Reba McEntire almost retired from music after 8 band members died in 1991 tragedy

ARLINGTON, TX - APRIL 19: Honoree Reba McEntire performs onstage during the 50th Academy of Country Music Awards at AT&T Stadium on April 19, 2015 in Arlington, Texas. (Photo by Ethan Miller/Getty Images for dcp)

Reba McEntire nearly gave up her music career after a tragic event in her life.

Over three decades after the tragic 1991 plane crash that killed McEntire’s band members, the country singer has finally spoken out about the trauma and how the event nearly drove her out of the music industry.

McEntire spoke candidly about her pain after hearing the tragic news in an interview with PEOPLE for the magazine’s latest issue, which will be released on Friday.

According to the 67-year-old country icon, she didn’t know if she could go on without them.

She said:

“I didn’t know if I was going to be able to continue. But it showed me how precious life is, and by the grace of God and my faith, I realized that they went on to a better place.”

The plane crash occurred shortly after her San Diego concert, killing eight of her band and crew members, but she said she never blamed God for the untimely loss.

Instead, she began to be grateful for what she still had and told everyone how much she adored them.

The plane crash inspired her to create her best-selling album to date, “For My Broken Heart.” Eight months after the incident, she released it.

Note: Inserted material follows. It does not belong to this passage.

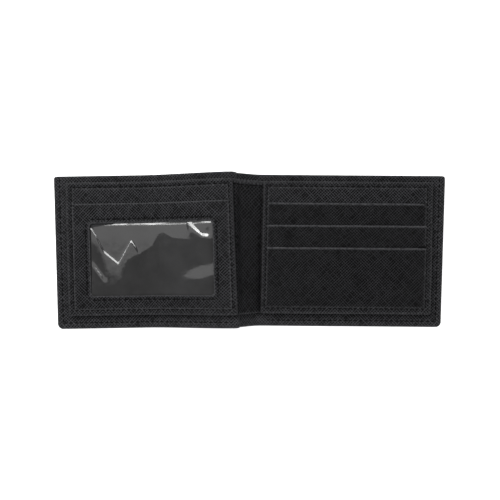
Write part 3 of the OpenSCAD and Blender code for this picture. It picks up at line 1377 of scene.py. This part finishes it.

Apart from expressing her grief through the album, McEntire was also able to release her pain through the film “The Gambler Returns.” She co-starred in it with her late friend Kenny Rogers and began referring to it as the project that saved her sanity.

McEntire’s tour manager and seven band members left San Diego after the singer’s private concert on March 16, 1991.

She learned about the incident around 2:00 a.m. that day.

McEntire detailed in her biography that the long weekend began at that time with a show in Michigan. They reportedly leased two jets to facilitate their travel between states.

The planes’ departure location changed on March 15 due to the airport’s 11:00 p.m. curfew. The team had anticipated that the show would end after 10:00 p.m.

Narvel Blackstock, McEntire’s then-husband and manager, relocated the planes to a private airport with no curfew. The singer was supposed to fly with the team but chose to travel the next day because she was sick.

Unfortunately, the plane crashed moments after Roger Woolsey, the private pilot, attempted to drive back after seeing a ball of fire in his rearview mirror.